Dining room rug sizes
The rule here is simple and absolute: the rug must be large enough that all chairs stay fully on it even when pulled out. That means extending the rug at least 24 to 30 inches beyond every edge of the dining table. A rug that chairs catch on as they slide back is worse than no rug at all, so measure the table with chairs pulled out before you buy.
Bedroom rug sizes
In the bedroom, the goal is something soft underfoot when you get out of bed. The most luxurious option is a large rug that sits under the lower two-thirds of the bed and extends well past the sides and foot. If budget or size is tight, runners on each side of the bed, or a rug under just the foot, give the comfort without the cost of a single huge piece.
How to make a too-small rug work
If you already own a rug that is slightly small, layering it over a larger, plain natural-fiber rug like jute can rescue the look and add texture, which dovetails with the natural-material direction in current interior design trends. It is a cheaper fix than replacing the rug, and the layered effect often looks more considered than a single rug would.
Runners, entryways, and odd spaces
Not every space is a neat rectangle, and a few extra rules cover the rest of the home.
- In a hallway, leave a few inches of floor on each side and centre the runner, choosing a length that stops short of both ends rather than running wall to wall.
- In an entryway, a smaller flat-weave rug that handles dirt and is easy to clean beats a plush one.
- In a kitchen, runners along the main work path add comfort underfoot; keep them low-pile and washable.
- Under a desk or reading chair, size the rug so the chair stays on it as it rolls or rocks back.
The border principle still applies everywhere: a consistent margin of visible floor makes any rug look deliberate rather than accidental.
When you are between two rug sizes, buy the larger one almost every time. The most frequent regret in rug shopping is going too small to save money, and the second most frequent is realizing it only after the rug is unrolled and cannot be returned. Measure your furniture layout, add the borders, and let the bigger size win the tie. A correctly sized rug does more to make a room look designed than almost any other single purchase.
Rug placement errors that shrink a room
- Buying the postage-stamp rug that floats in the center with furniture stranded around it.

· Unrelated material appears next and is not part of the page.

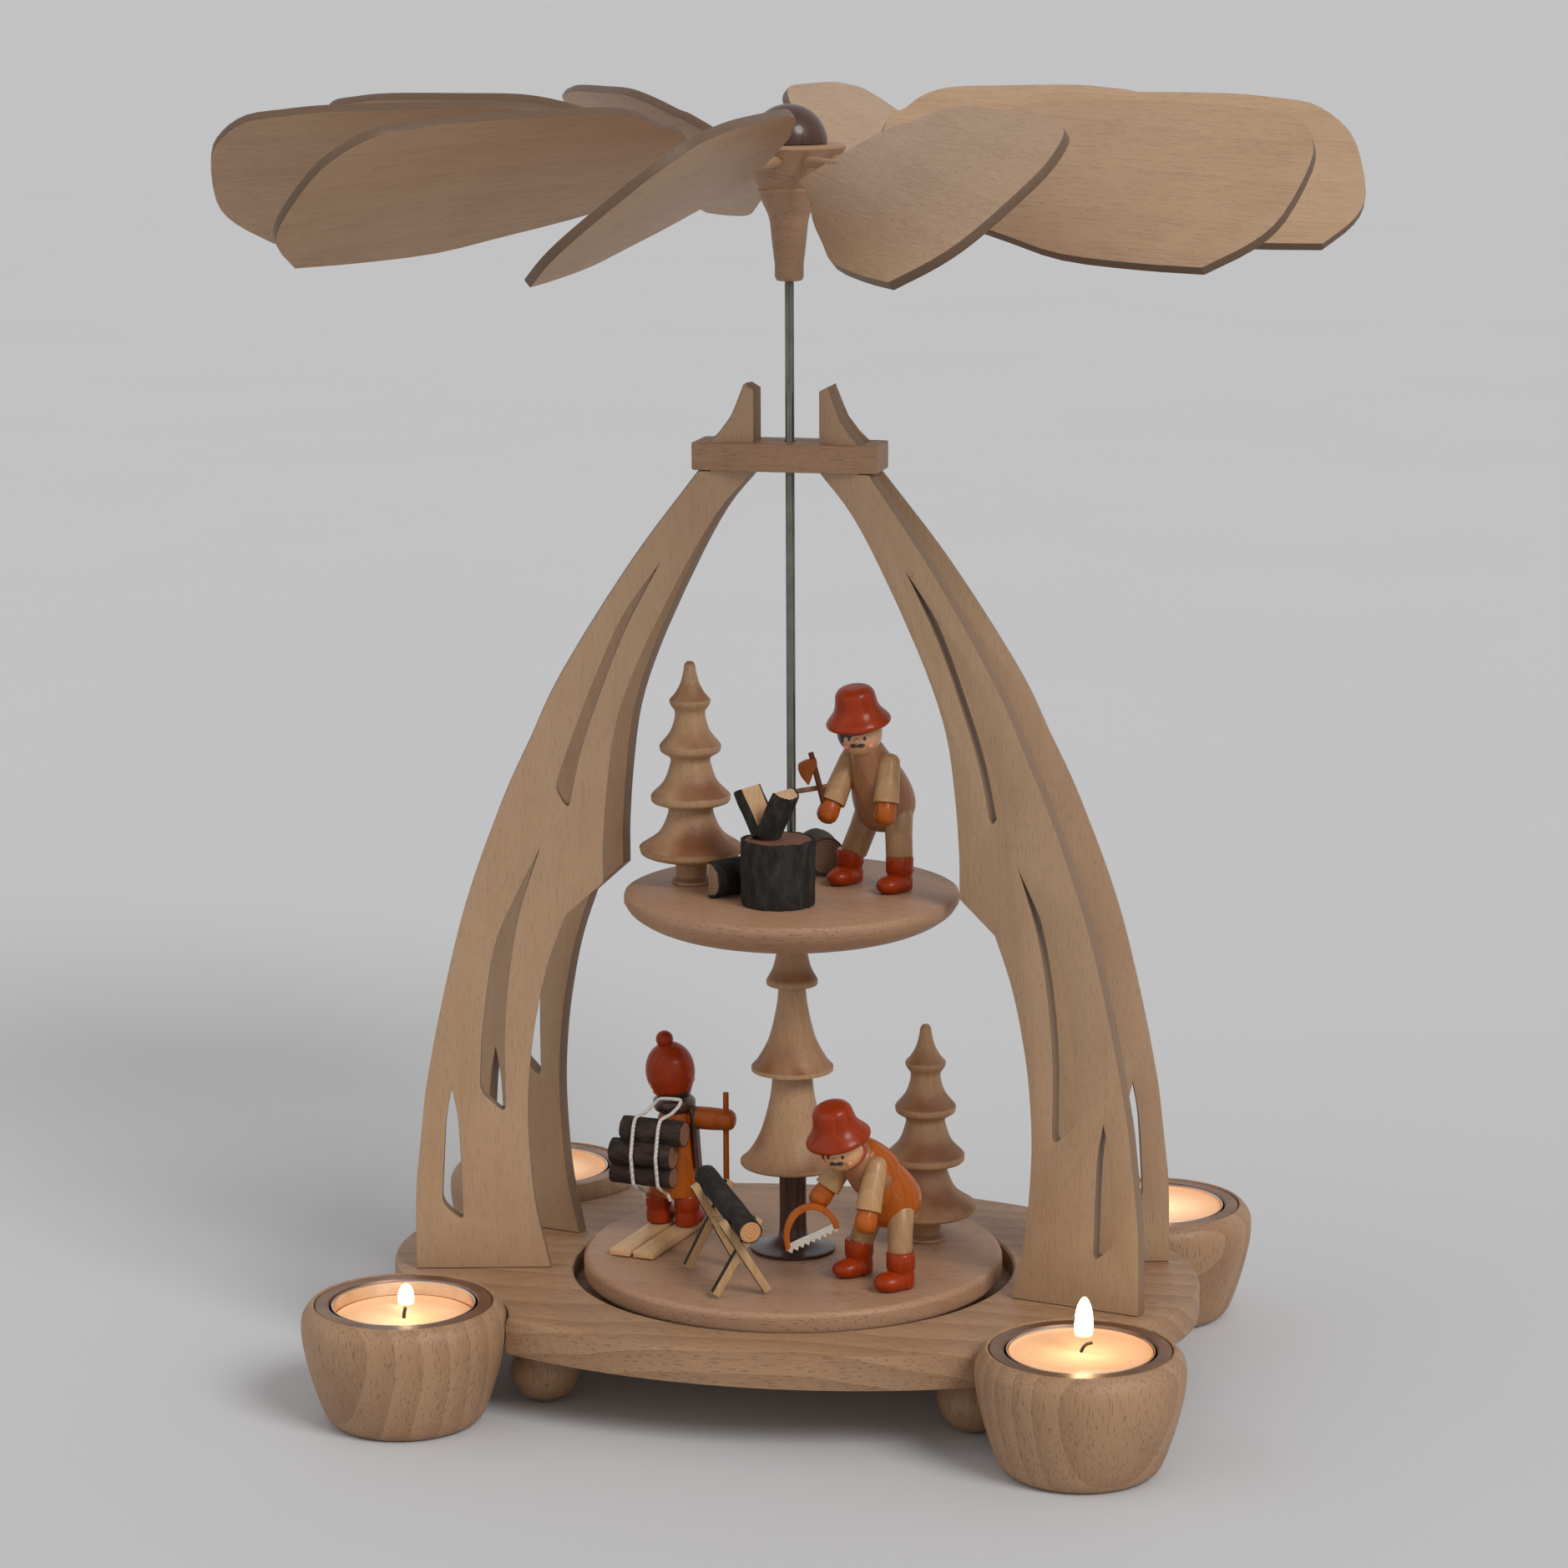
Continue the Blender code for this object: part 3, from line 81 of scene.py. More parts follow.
class Axis(Enum):
    """The way that the grain of a piece runs."""

    X = "X"
    Y = "Y"
    Z = "Z"

    def sides(self, along: float, across: float) -> list[float]:
        """Three factors, one for the way of the grain and another for the two ways across it."""
        return [along if axis is self else across for axis in Axis]


def dimmed(colour: Colour, share: float) -> Colour:
    """A share of a colour."""
    return tuple(channel * share for channel in colour)


class Value:
    """A socket of a material that can stand in a Python sum."""

    def __init__(self, sheet: "Recipe", socket: bpy.types.NodeSocket) -> None:
        """Keeps the recipe and the socket."""
        self.sheet = sheet
        self.socket = socket

    def _sum(self, operation: str, left: Term, right: Term) -> "Value":
        """Adds one Math node with its two terms."""
        return self.sheet.value("ShaderNodeMath", {"operation": operation}, {0: left, 1: right})

    def __add__(self, other: Term) -> "Value":
        """This value plus another."""
        return self._sum("ADD", self, other)

    __radd__ = __add__

    def __sub__(self, other: Term) -> "Value":
        """This value less another."""
        return self._sum("SUBTRACT", self, other)

    def __rsub__(self, other: Term) -> "Value":
        """Another value less this one."""
        return self._sum("SUBTRACT", other, self)

    def __mul__(self, other: Term) -> "Value":
        """This value times another."""
        return self._sum("MULTIPLY", self, other)

    __rmul__ = __mul__

    def __abs__(self) -> "Value":
        """This value without its sign."""
        return self.sheet.value("ShaderNodeMath", {"operation": "ABSOLUTE"}, {0: self})

    def above(self, low: float, high: float) -> "Value":
        """A mask that rises from 0 at the low value to 1 at the high one."""
        settings = {"interpolation_type": "SMOOTHSTEP"}
        return self.sheet.value("ShaderNodeMapRange", settings, {0: self, 1: low, 2: high})


class Recipe:
    """The node tree of one finish."""

    def __init__(self, name: str) -> None:
        """Starts a material with an empty tree.

        Args:
            name: The material's name.
        """
        self.material = bpy.data.materials.new(name)
        self.material.use_nodes = True
        self.tree = self.material.node_tree
        self.tree.nodes.clear()

    def node(self, kind: str, settings: dict | None = None, sockets: dict | None = None) -> bpy.types.Node:
        """Adds one node.

        Args:
            kind: The node's type.
            settings: Its settings, and "stops" for a ramp, which are set first.
            sockets: Values or links by socket name or number.

        Returns:
            The node.
        """
        made = self.tree.nodes.new(kind)
        for key, setting in (settings or {}).items():
            if key == "stops":
                ramp = made.color_ramp
                while len(ramp.elements) < len(setting):
                    ramp.elements.new(1)
                for element, (place, colour) in zip(ramp.elements, setting):
                    element.position = place
                    element.color = (*colour, 1)
            else:
                setattr(made, key, setting)
        for key, term in (sockets or {}).items():
            socket = made.inputs[key]
            if isinstance(term, Value):
                self.tree.links.new(term.socket, socket)
            elif socket.type == "RGBA" and len(term) == 3:
                socket.default_value = (*term, 1)
            else:
                socket.default_value = term
        return made

    def value(
        self, kind: str, settings: dict | None = None, sockets: dict | None = None, output: int = 0,
    ) -> Value:
        """Adds one node and returns the output of that number."""
        return Value(self, self.node(kind, settings, sockets).outputs[output])

    def vector(self, operation: str, sockets: dict, output: int = 0) -> Value:
        """Adds one Vector Math node and returns the output of that number."""
        return self.value("ShaderNodeVectorMath", {"operation": operation}, sockets, output)

    def place(self, own_start: bool = True) -> Value:
        """The point on the piece, shifted for each piece so that no two have the same grain.

        Args:
            own_start: Whether each piece gets its own start.

        Returns:
            The point.
        """
        spot = self.value("ShaderNodeTexCoord", output=3)
        if not own_start:
            return spot
        chance = self.value("ShaderNodeObjectInfo", output=5)
        shift = self.vector("SCALE", {0: (0.31, 0.17, 0.23), "Scale": chance})
        return self.vector("ADD", {0: spot, 1: shift})

    def scaled(self, spot: Value, factors: Sequence[float]) -> Value:
        """The point with each side multiplied by its factor."""
        return self.vector("MULTIPLY", {0: spot, 1: tuple(factors)})

    def rise(self, spot: Value) -> Value:
        """The part of a vector that points up."""
        return self.value("ShaderNodeSeparateXYZ", None, {0: spot}, 2)

    def facing(self) -> Value:
        """How far the surface faces up, from -1 to 1."""
        return self.rise(self.value("ShaderNodeTexCoord", output=1))

    def noise(self, spot: Value, scale: float, detail: float = 3, rough: float = 0.55) -> Value:
        """Soft noise from 0 to 1.

        Args:
            spot: Where it is read.
            scale: How many waves per metre.
            detail: How many finer layers.
            rough: How strong the finer layers are.

        Returns:
            The noise.
        """
        sockets = {"Vector": spot, "Scale": scale, "Detail": detail, "Roughness": rough}
        return self.value("ShaderNodeTexNoise", None, sockets)

    def blend(self, mask: Term, low: Term, high: Term) -> Value:
        """The low colour, and the high one as far as the mask lets it show."""
        return self.value("ShaderNodeMix", {"data_type": "RGBA"}, {0: mask, 6: low, 7: high}, 2)

    def bump(self, height: Value, depth: float) -> Value:
        """A normal that follows a height from 0 to 1, with its depth in metres."""
        return self.value("ShaderNodeBump", None, {"Height": height, "Distance": depth})

    def finish(self, sockets: dict) -> bpy.types.Material:
        """Adds the surface shader and the output.

        Args:
            sockets: Values or links of the Principled shader.

        Returns:
            The finished material.
        """
        shader = self.value("ShaderNodeBsdfPrincipled", None, sockets)
        self.node("ShaderNodeOutputMaterial", None, {"Surface": shader})
        return self.material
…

- Choosing a rug narrower than the sofa it sits in front of.
- Using a dining rug too small to keep chairs on it when pulled out.
- Leaving an inconsistent or nonexistent border of floor around the rug.
- Prioritizing price over size, which makes even a good rug look cheap.
The room decides the rug
Rug sizing comes down to one principle: go bigger than feels natural. Anchor the furniture rather than floating between it, span wider than the sofa, keep all dining chairs on the rug, and leave an even border of floor at the edges. Follow those rules and a single correctly sized rug will pull a room together more effectively than almost anything else you can buy.
Rug sizing questions by room
What size rug do I need for my living room?
Large enough to sit under at least the front legs of all the seating and to span wider than the sofa. In bigger rooms, aim for every piece of furniture to rest fully on the rug.
How big should a dining room rug be?
It should extend 24 to 30 inches beyond every edge of the table so all chairs remain on the rug even when pulled out for seating.
Should a rug touch the walls?
No. Leave a border of bare floor, roughly 8 to 18 inches to the walls, so the rug frames the space. A rug running to the walls reads as wall-to-wall carpet rather than an area rug.
Which rug material should I choose?
Match the fiber to the room’s traffic and your tolerance for upkeep. Wool is soft, durable, and naturally stain-resistant, making it the premium all-rounder for living rooms and bedrooms. Synthetics like polypropylene are cheaper, hard-wearing, and easy to clean, which suits high-traffic areas and homes with kids or pets. Natural fibers like jute add texture and work well as a base layer but feel rougher underfoot. In dining rooms and entryways, choose a low-pile, washable rug that copes with spills and dirt, and save plush, high-pile rugs for low-traffic spots where comfort matters more than cleaning.